Le rôle du vote urbain dans les élections éthiopiennes de 2005

Actualité africaine
Par Bezunesh Tamru
Français

Résumé

Le 15 mai 2005 des élections générales ont eu lieu en Éthiopie et pour la première fois l’opposition recueille officiellement de bons scores, notamment dans de nombreuses villes. Ceci pose question quant à l’existence d’une spécificité propre au vote urbain ou bien de la réalité d’un vote de rejet mieux exprimé en ville. Dans le présent texte, nous montrons que ces scores positifs et leur répartition sont avant tout un puissant révélateur des différentes échelles territoriales de la contestation. La situation économique demeure un indicateur de choix pour expliquer le marasme dans lequel se trouvent les habitants des petites villes tentés par un vote régionaliste très affirmé, tandis que, dans ces mêmes villes, le vote automatique en faveur du pouvoir en place peut être préféré comme sas de sécurité contre un arrière-pays « ethniquement » différent.
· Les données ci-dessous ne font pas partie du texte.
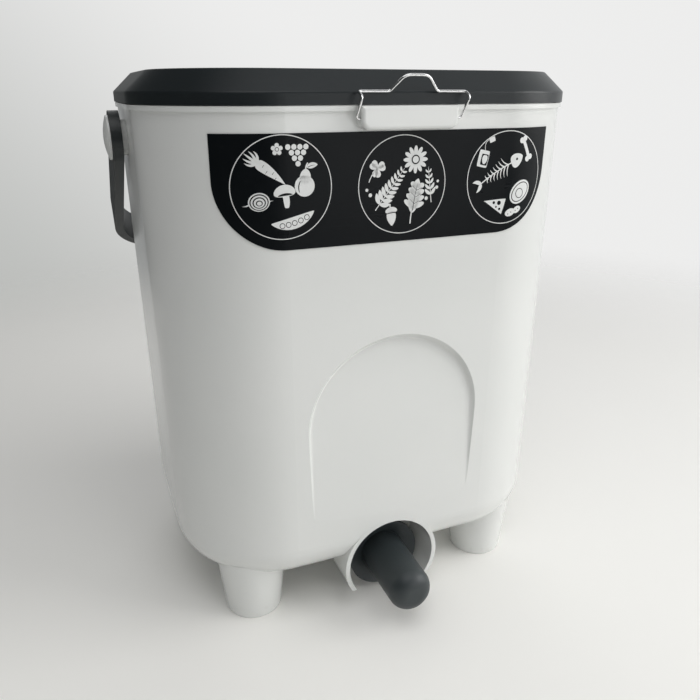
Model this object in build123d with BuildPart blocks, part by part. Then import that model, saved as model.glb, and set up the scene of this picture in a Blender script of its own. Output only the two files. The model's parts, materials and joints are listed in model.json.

La croyance en un monde rural politiquement acquis à la coalition aux commandes du pays est fondée sur les souvenirs de ses années de lutte et aussi sur la subordination du monde rural au pouvoir, habituelle en Éthiopie. Mais dans les campagnes situées dans l’orbite des villes ou traversées par les axes routiers, les paysans ont diversifié leurs stratégies économiques en y intégrant de plus en plus les échanges avec le marché urbain. L’ensemble de ces observations montre l’émergence d’une citoyenneté urbaine individualiste et mondialisée, actuellement plus sensible dans les grandes villes comme la capitale mais ayant de vraies capacités d’entraînement territorial. Ce positionnement urbain en rupture avec le discours dominant du droit des ethnies, au sens de « nations, nationalités et peuples », peut ainsi constituer à terme un projet politique alternatif pour l’ensemble de l’espace éthiopien.